FELDA settlers were not forgotten as Najib announced a special incentive payment of RM5,000 for them. The settlers will also receive 5,000 FELDA second-generation homes while the roads, water supply system and street lights in the settlements will be upgraded.

However, the budget fell short of corporate expectations — there was a lack of incentives for the sector. Axcelasia Taxand Sdn Bhd group executive chairman Veerinderjeet Singh believes a cut in the corporate tax rate would have spurred economic activity.

But CIMB’s Chia remarks that corporate tax rates were reduced for YA2017 and YA2018 in the 2017 budget. “Businesses, especially the smaller ones, should still benefit in 2018. Also, existing tax incentives and grants, like allowances and incentives for automation and capital expenditure, will continue to be made available in Budget 2018,” she says.

Nevertheless, Chartered Tax Institute of Malaysia president Seah Siew Yun opines that the goodies for individuals could come at a cost for employers.

Malaysian Employers Federation executive director Datuk Shamsuddin Bardan agrees, commenting that the SL1M Apprenticeship Programme, for example, would add to the employers’ costs. “Companies that get government deals will now have to plough back 1% of the contract value into the SL1M programmes, which is an additional cost for the companies.
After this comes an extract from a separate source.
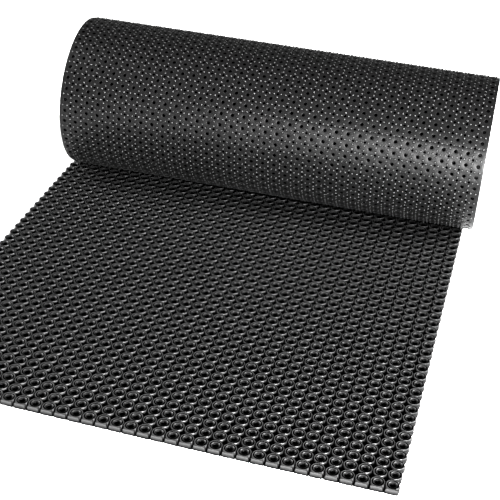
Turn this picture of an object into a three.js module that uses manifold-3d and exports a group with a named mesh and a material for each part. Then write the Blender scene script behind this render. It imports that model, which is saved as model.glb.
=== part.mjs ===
// A rubber ring mat: one moulded length of matting, most of it rolled up, its free end flat on the floor.
// Millimetres. X runs across the mat along the roll's axis, the free end points to -Y, and +Z is up.
// The origin is under the middle of the whole piece, on the floor.
import * as THREE from "three";
import { mergeVertices } from "three/addons/utils/BufferGeometryUtils.js";
import Module from "manifold-3d";

const wasm = await Module();
wasm.setup();

// The mat's pattern: a square grid of moulded rings with a narrow lip along both sides
const RING_PITCH = 27;
const RINGS_ACROSS = 37;
const SIDE_LIP = 0.5;
const MAT_THICKNESS = 12;
// The skin that the rings stand on, which makes the underside
const SKIN_THICKNESS = 4;
// Half the diagonal of the diamond hole between four rings, where the cut edge opens it
const DIAMOND_REACH = 4;
// The valley between two rows of rings: its width at the top and at its floor, and how deep it is
const VALLEY_WIDTH = 9;
const VALLEY_FLOOR = 3;
const VALLEY_DEPTH = 4.5;
// The recess above the skin between two rings along a side: its width at the side and how far in it goes
const SCALLOP_WIDTH = 12;
const SCALLOP_DEPTH = 7;

// The free end, measured along its sides, and how much further its cut edge stands out in the middle
const FREE_LENGTH = 982;
const CUT_BOW = 5;
// The free end doesn't leave the roll quite square, and lies a little to the left of it
const FREE_END_TURN = THREE.MathUtils.degToRad(1.5);
const FREE_END_SHIFT = -21;

// The roll, measured over the outermost turn, and its open middle
const ROLL_DIAMETER = 380;
const BORE_DIAMETER = 94;
const STEPS_PER_TURN = 30;
// The gap that shows between the turns on each end of the roll
const TURN_GAP = 1.6;
const TURN_GAP_DEPTH = 24;

const width = RINGS_ACROSS * RING_PITCH + 2 * SIDE_LIP;
const rollRadius = ROLL_DIAMETER / 2;
const turns = (rollRadius - MAT_THICKNESS - BORE_DIAMETER / 2) / MAT_THICKNESS;
const step = (2 * Math.PI) / STEPS_PER_TURN;
const overcut = MAT_THICKNESS;

// The outer face of the rolled mat after some turns, from the line where the roll touches the floor,
// up the back, over the top and down the front
function onSpiral(turn, inset = 0) {
  const angle = 2 * Math.PI * turn;
  const radius = rollRadius - MAT_THICKNESS * turn - inset;
  return new THREE.Vector2(radius * Math.sin(angle), rollRadius - radius * Math.cos(angle));
}

// Points along the spiral between two turns, both ends included
function spiral(from, to, inset = 0) {
  const count = Math.ceil(((to - from) * 2 * Math.PI) / step - 1e-6);
  return Array.from({ length: count + 1 }, (_, k) => onSpiral(from + ((to - from) * k) / count, inset));
}

function toSolid(geometry) {
  const bare = geometry.clone();
  bare.deleteAttribute("normal");
  bare.deleteAttribute("uv");
  const merged = mergeVertices(bare, 1e-4);
  const mesh = new wasm.Mesh({
    numProp: 3,
    vertProperties: new Float32Array(merged.attributes.position.array),
    triVerts: new Uint32Array(merged.index.array),
  });
  return new wasm.Manifold(mesh);
}

function toGeometry(solid) {
  const mesh = solid.getMesh();
  const geometry = new THREE.BufferGeometry();
  geometry.setAttribute("position", new THREE.BufferAttribute(mesh.vertProperties, 3));
  geometry.setIndex(new THREE.BufferAttribute(mesh.triVerts, 1));
  geometry.computeVertexNormals();
  return geometry;
}

// Sections in Y and Z, drawn out along X from one place to another
function alongX(shapes, from, to) {
  const geometry = new THREE.ExtrudeGeometry(shapes, { depth: to - from, bevelEnabled: false });
  // Shape x, y and depth become Y, Z and X
  return geometry.applyMatrix4(new THREE.Matrix4().set(0, 0, 1, from, 1, 0, 0, 0, 0, 1, 0, 0, 0, 0, 0, 1));
}

// Plans in X and Y, drawn up from one height to another
function alongZ(outlines, from, to) {
  const shapes = outlines.map((outline) => new THREE.Shape(outline));
  const geometry = new THREE.ExtrudeGeometry(shapes, { depth: to - from, bevelEnabled: false });
  geometry.translate(0, 0, from);
  return toSolid(geometry);
}

// The rolled part: the outermost turn's face outside, the innermost turn's inner face round the bore
function rollBody() {
  // The turns part by half a gap where the roll closes on the free end
  const pinch = [new THREE.Vector2(0, MAT_THICKNESS + TURN_GAP / 2), new THREE.Vector2(0, MAT_THICKNESS)];
  const underfoot = [new THREE.Vector2(-MAT_THICKNESS, MAT_THICKNESS), new THREE.Vector2(-MAT_THICKNESS, 0)];
  const outline = [...spiral(0, 1).slice(0, -1), ...pinch, ...underfoot];
  const section = new THREE.Shape(outline);
  section.holes.push(new THREE.Path(spiral(turns - 1, turns, MAT_THICKNESS).reverse()));
  return toSolid(alongX([section], -width / 2, width / 2));
}

// The spiral gap between the turns, cut a little way into both ends
function turnGap() {
  // It opens into the pinch at the free end and into the bore
  const from = 1 - 0.5 / STEPS_PER_TURN;
  const to = turns + 0.5 / STEPS_PER_TURN;
  const outer = spiral(from, to, -TURN_GAP / 2);
  const inner = spiral(from, to, TURN_GAP / 2).reverse();
  const band = [new THREE.Shape([...outer, ...inner])];
  const depth = TURN_GAP_DEPTH;
  const right = toSolid(alongX(band, width / 2 - depth, width / 2 + overcut));
  const left = toSolid(alongX(band, -width / 2 - overcut, -width / 2 + depth));
  return right.add(left);
}

// A place on the free end, given across the mat and back from the corners of its cut edge
function onFreeEnd(across, back) {
  const place = new THREE.Vector2(across, back - FREE_LENGTH);
  place.rotateAround(new THREE.Vector2(0, 0), -FREE_END_TURN);
  return place.add(new THREE.Vector2(FREE_END_SHIFT, 0));
}

// A place by the cut edge, which bows out between the two sides
function onCutEdge(across, back) {
  const share = across / (width / 2);
  return onFreeEnd(across, back - CUT_BOW * (1 - share * share));
}

// The cut edge in plan, notched at each diamond hole that the cut went through
function freeEndPlan() {
  const half = width / 2;
  const first = (-RINGS_ACROSS * RING_PITCH) / 2;
  const cut = [onCutEdge(-half, 0)];
  for (let ring = 1; ring < RINGS_ACROSS; ring += 1) {
    const middle = first + ring * RING_PITCH;
    cut.push(onCutEdge(middle - DIAMOND_REACH, 0));
    cut.push(onCutEdge(middle, DIAMOND_REACH));
    cut.push(onCutEdge(middle + DIAMOND_REACH, 0));
  }
  cut.push(onCutEdge(half, 0));
  return [...cut, sideMeetsRoll(half), sideMeetsRoll(-half)];
}

// Where a side of the free end reaches the roll's own first step
function sideMeetsRoll(across) {
  const start = onFreeEnd(across, 0);
  const end = -MAT_THICKNESS / 2;
  return new THREE.Vector2(start.x + (end - start.y) * Math.tan(FREE_END_TURN), end);
}

// Where one row of rings on the free end gives way to the next
function betweenRows() {
  const rows = Math.floor((FREE_LENGTH - MAT_THICKNESS) / RING_PITCH);
  return Array.from({ length: rows }, (_, row) => (row + 1) * RING_PITCH);
}

// The valleys that run across the free end between its rows of rings
function rowValleys() {
  const top = VALLEY_WIDTH / 2;
  const floor = VALLEY_FLOOR / 2;
  const sections = betweenRows().map((back) => {
    const middle = back - FREE_LENGTH;
    return new THREE.Shape([
      new THREE.Vector2(middle - floor, MAT_THICKNESS - VALLEY_DEPTH),
      new THREE.Vector2(middle + floor, MAT_THICKNESS - VALLEY_DEPTH),
      new THREE.Vector2(middle + top, MAT_THICKNESS),
      new THREE.Vector2(middle + top, MAT_THICKNESS + overcut),
      new THREE.Vector2(middle - top, MAT_THICKNESS + overcut),
      new THREE.Vector2(middle - top, MAT_THICKNESS),
    ]);
  });
  const geometry = alongX(sections, -width, width);
  geometry.rotateZ(-FREE_END_TURN);
  geometry.translate(FREE_END_SHIFT, 0, 0);
  return toSolid(geometry);
}

// The recesses between the rings along both sides of the free end, open above the skin
function sideScallops() {
  const half = width / 2;
  const plans = [];
  for (const side of [-1, 1]) {
    for (const back of betweenRows()) {
      const reach = (side * SCALLOP_WIDTH) / 2;
      plans.push([
        onFreeEnd(side * (half - SCALLOP_DEPTH), back),
        onFreeEnd(side * half, back - reach),
        onFreeEnd(side * (half + overcut), back - reach),
        onFreeEnd(side * (half + overcut), back + reach),
        onFreeEnd(side * half, back + reach),
      ]);
    }
  }
  return alongZ(plans, SKIN_THICKNESS, MAT_THICKNESS + overcut);
}

const freeEnd = alongZ([freeEndPlan()], 0, MAT_THICKNESS).subtract(sideScallops()).subtract(rowValleys());
const mat = rollBody().add(freeEnd).subtract(turnGap());

const rubber = new THREE.MeshStandardMaterial({ color: 0x1d1e1f, roughness: 0.62, metalness: 0 });
const ringMat = new THREE.Mesh(toGeometry(mat), rubber);
ringMat.name = "ring_mat";

const model = new THREE.Group();
const box = new THREE.Box3().setFromObject(ringMat);
const centre = box.getCenter(new THREE.Vector3());
ringMat.position.set(-centre.x, -centre.y, -box.min.z);
model.add(ringMat);

export default model;
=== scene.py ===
"""A rubber ring mat, most of it rolled up, its free end flat on the floor.

The mat is drawn flat, in millimetres: across from its middle, along from its cut edge, and up from
its underside. laid_flat and rolled_up then place each point in the frame, in metres.
"""
import math

import bpy
import numpy as np
from mathutils import Matrix, Vector


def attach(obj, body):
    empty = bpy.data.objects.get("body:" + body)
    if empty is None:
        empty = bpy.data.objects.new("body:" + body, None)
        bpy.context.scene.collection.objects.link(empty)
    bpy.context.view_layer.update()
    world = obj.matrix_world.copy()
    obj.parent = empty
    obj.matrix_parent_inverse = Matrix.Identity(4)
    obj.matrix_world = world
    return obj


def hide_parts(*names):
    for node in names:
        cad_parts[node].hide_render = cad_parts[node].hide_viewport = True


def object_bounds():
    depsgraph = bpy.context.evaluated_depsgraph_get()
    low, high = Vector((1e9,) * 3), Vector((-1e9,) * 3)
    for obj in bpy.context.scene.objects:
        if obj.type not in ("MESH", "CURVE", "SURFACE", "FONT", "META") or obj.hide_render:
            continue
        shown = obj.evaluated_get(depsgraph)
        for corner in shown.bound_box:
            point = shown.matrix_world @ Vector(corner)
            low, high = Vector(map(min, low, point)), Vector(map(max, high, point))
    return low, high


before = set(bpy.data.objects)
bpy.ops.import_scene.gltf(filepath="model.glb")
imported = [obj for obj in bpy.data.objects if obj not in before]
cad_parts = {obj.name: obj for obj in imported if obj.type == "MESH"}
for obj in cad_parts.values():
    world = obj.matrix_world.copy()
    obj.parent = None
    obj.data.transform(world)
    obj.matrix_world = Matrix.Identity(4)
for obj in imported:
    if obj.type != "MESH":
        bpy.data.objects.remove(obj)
cad_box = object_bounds()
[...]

This comes on top of the allowances and costs incurred for training graduates,” he says.

Seah, who was expecting an announcement on the taxing of the digital economy, was disappointed. “Not much was mentioned about the digital economy other than the digital free trade zone. Taxing the digital economy is a challenge for many countries in the world. We are not sure how the IRB and Customs will be going about it,” she says.

 

Logistics, tourism sectors appear to be main beneficiaries

The tourism industry will be revitalised as the year 2020 has been declared a Visit Malaysia Year. Also, apart from the extension of tax incentive, some RM2 billion has been allocated to the SME Tourism Fund and RM1 billion to the Tourism Infrastructure and Development Fund. The healthcare tourism industry is getting tax deductions and special incentives as well.

As for the logistics sector, several airports, including the Pulau Pinang International Airport, will be upgraded while the government is studying the need for an airport in Pulau Tioman. Najib also announced that the government is studying a plan to build a bridge from Sabah to Labuan.

While the goodies were dished out with a commitment to reduce the fiscal deficit in mind, Moody’s Investor Service analyst Anushka Shah points out that the budget lacks revenue reforms.

“Meanwhile, expenditure measures are targeted at inclusive growth and high-multiplier spending, similar to what other governments are implementing in response to demands from the populations and electorates.

“The full credit implications of the budget will depend on whether the projected increase in revenue — the fastest since 2012 — is achievable since the targets rest primarily on a rise in GST collection, which, in turn, relies on relatively optimistic growth projections going into 2018,” says Anushka.

Revenue is expected to rise 6.4% from RM225.34 billion to RM239.86 billion this year with GST contributing about RM43.8 billion or 18% to total revenue.